Par Charlotte Giorgi
Demain, samedi 19 novembre 2022, auront lieu dans toute la France des marches contre les violences sexistes et sexuelles. Et moi hier, j’ai pensé à toi sans colère. Ça m’énerve.

Hier pour la première fois depuis longtemps, j’ai pensé à toi avec la tête au frais. Les vagues qui se fracassaient en moi il y a quelques mois ne se sont pas levées. J’ai pensé à toi. Les tripes intactes, vidée, presque fatiguée des propres émotions que tu as suscitées pendant si longtemps.

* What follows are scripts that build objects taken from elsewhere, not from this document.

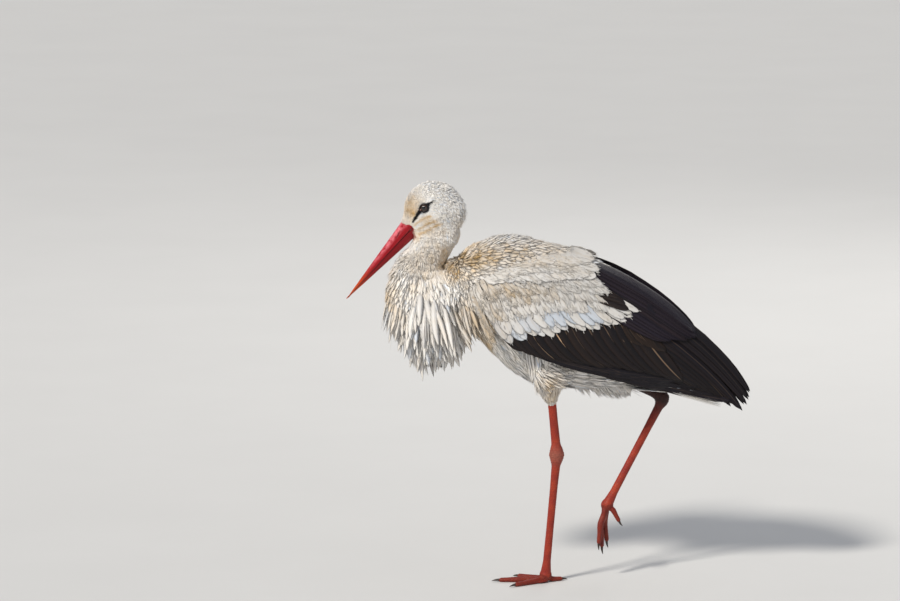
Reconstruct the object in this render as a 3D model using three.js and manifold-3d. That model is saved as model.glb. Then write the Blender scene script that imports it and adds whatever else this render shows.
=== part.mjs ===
// A white stork, life size, in mid step: the left foot carries it and the right foot swings forward.
// Millimetres, +Z up. The bird faces -X, its left side is -Y, and it stands on the floor, z = 0.
// The origin is on the floor, midway between the bill tip and the wing tips, under the body's midline.
import * as THREE from "three";
import { mergeVertices } from "three/addons/utils/BufferGeometryUtils.js";
import Module from "manifold-3d";

const wasm = await Module();
wasm.setup();

/* ---- driving dimensions ---------------------------------------------------------------- */

const GAP = 0.3; // clearance between neighbouring pieces
const SLIVER = 0.06; // facets are merged where the surface moves less than this
const LOCK_TIP = 0.9; // radius of a feather lock's tip
const HALF_LENGTH = 360; // origin to bill tip, and origin to wing tips

const HEAD = { at: [-206, 0, 674], half: [54, 31, 55] };
// The bill's base is the middle of its root on the face; the lower half ends `lowerShort` sooner.
const BILL = { base: [-249, 0, 641], length: 168, depth: 36, width: 25, rootLength: 16, lowerShort: 3 };
const BILL_STEPS = 7;
// The face narrows to the bill: [reach along the bill from its base, half depth, half width].
const FACE = [[-34, 37, 27], [-12, 25, 18.5], [1, 19.2, 14.1]];
const EYE = { at: [-221, 23.5, 683], radius: 8 };

// Neck and hanging throat plumes, in level slices: [x, z, half depth, half width].
const NECK_SLICES = [
  [-201, 667, 43, 27],
  [-201, 636, 43, 29],
  [-209, 613, 39, 29],
  [-222, 593, 40, 31],
  [-229, 576, 44, 34],
  [-227, 556, 58, 41],
  [-222, 534, 73, 48],
  [-219, 507, 77, 54],
  [-214, 477, 73, 54],
  [-208, 450, 62, 48],
  [-208, 428, 46, 36],
  [-211, 410, 27, 22],
];
const NECK_SPLIT_Z = 578; // upper neck above, lower neck below
const RUFF_TOP_Z = 532; // lower neck above, plumes below
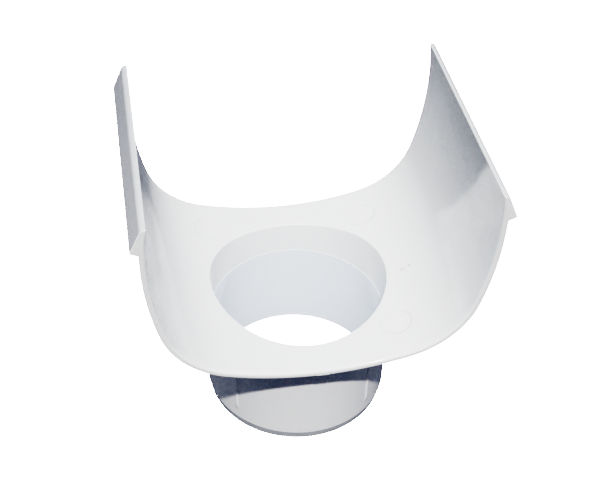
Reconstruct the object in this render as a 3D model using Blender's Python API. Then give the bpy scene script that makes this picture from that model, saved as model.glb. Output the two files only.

Quand je l’ai formulé pour la première fois à un ami, ça sonnait tellement faux que j’en ai rigolé, nerveusement. « J’ai pensé à lui et ça ne m’a rien fait de particulier ». Rire. Mon ami a dit que ça sonnait un peu bizarre et je lui ai dit que c’était parce que c’était la première fois que je disais cette phrase-là, cette phrase-là à voix haute. Il m’a dit que c’était bien, alors, avec une interrogation dans le ton.
Oui, c’est bien. C’est bien, non, que mon ventre ne se torde plus dès qu’il entend ton nom, ou que les journées puissent se dérouler, commencer le matin et finir le soir sans que tu m’aies traversée comme un coup d’épée ?
Je ne sais plus tout d’un coup. J’ai l’impression que cette incandescence, c’était ma colère. Et je ne supporte pas de n’avoir plus de rage quand je pense à toi, à ce que tu as fait et à ce que tu fais encore, avec d’autres qui un jour, comme moi, auront aussi épuisé leur colère. Qu’est-ce qu’il nous reste, quand la peur et la tristesse et la hargne sont parties et nous ont laissée, lisse et vide ? Comment s’intéresse-t-on encore au combat des autres femmes, comment ressent-on encore les injustices, quand ce qu’il s’est passé est resté derrière nous et que c’est mieux ainsi ?
Je pourrais me laisser couler dans l’eau du bain, l’eau chaude, brûlante, anesthésiante. Je pourrais fermer les yeux et me laisser aller. Mais il y a quelque chose qui ne va pas, à propos de justice et d’équilibre, de société et de justice.
Il y a que toi, tu te réveilles, tous les jours, impuni. Que tu vois les couleurs d’automne aussi distinctement que je les vois, que tu dors d’un sommeil profond, peut-être même que tu baves pendant la nuit. Tu baves, dis-moi ?
Ce déséquilibre des forces me rend folle. Que tu trouves de quoi continuer à tracer ton chemin et que je ne trouve plus de quoi vouloir t’arrêter. Que s’est-il passé pour que je chasse l’envie de vengeance, pour que sois si épuisée par la bagarre que je cherche à tout prix l’apaisement, qu’est-ce qui m’empêche à ce point de t’en vouloir encore ?
Quelques fois je me dis que je te méprise, que je te prends en pitié. Que c’est pour cela que tu me traverses sans me transpercer, que tout a repris sa place. Tu n’as pas le droit à ma haine. Tu es si petit et médiocre que je ne veux plus t’accorder que des pensées de surface, que tu n’atteignes plus jamais le cœur des choses, et le mien.
Mais ce serait romantiser un peu les choses. Se voiler la face. Se croire apte au jugement. Je ne suis pas capable de ça. Je suis au bout de la route. Au bord de la route. Je suis en périphérie de mes propres émotions. J’étais en colère, c’était ta faute. Je suis de marbre, c’est encore de ta faute. Je sais que je n’en resterai pas là, que je passerai par d’autres arrêts, d’autres choses. Ce sera toujours de ta faute et jamais une responsabilité que tu respecteras. Au bout du compte, tu ne te souviendras peut-être même plus de ce que tu m’as fait. De comment tu l’as mal fait. Même me faire mal, oui, tu as réussi à être mauvais dans ta destruction méthodique du beau et de l’espoir.
Demain, comme tous les ans, il y aura une marche dans toute la France contre les violences sexistes et sexuelles. Et cette nuit je dormirai mieux, car demain, je ne serai pas la seule à me souvenir de toi, à chercher cette colère qui m’échappe, à vouloir que l’histoire ne s’arrête pas là, en laissant les femmes sur le côté de leurs sentiments. Je ne serai pas la seule à lutter pour que tu n’oublies pas, parce que nous, jamais nous ne pourrons oublier.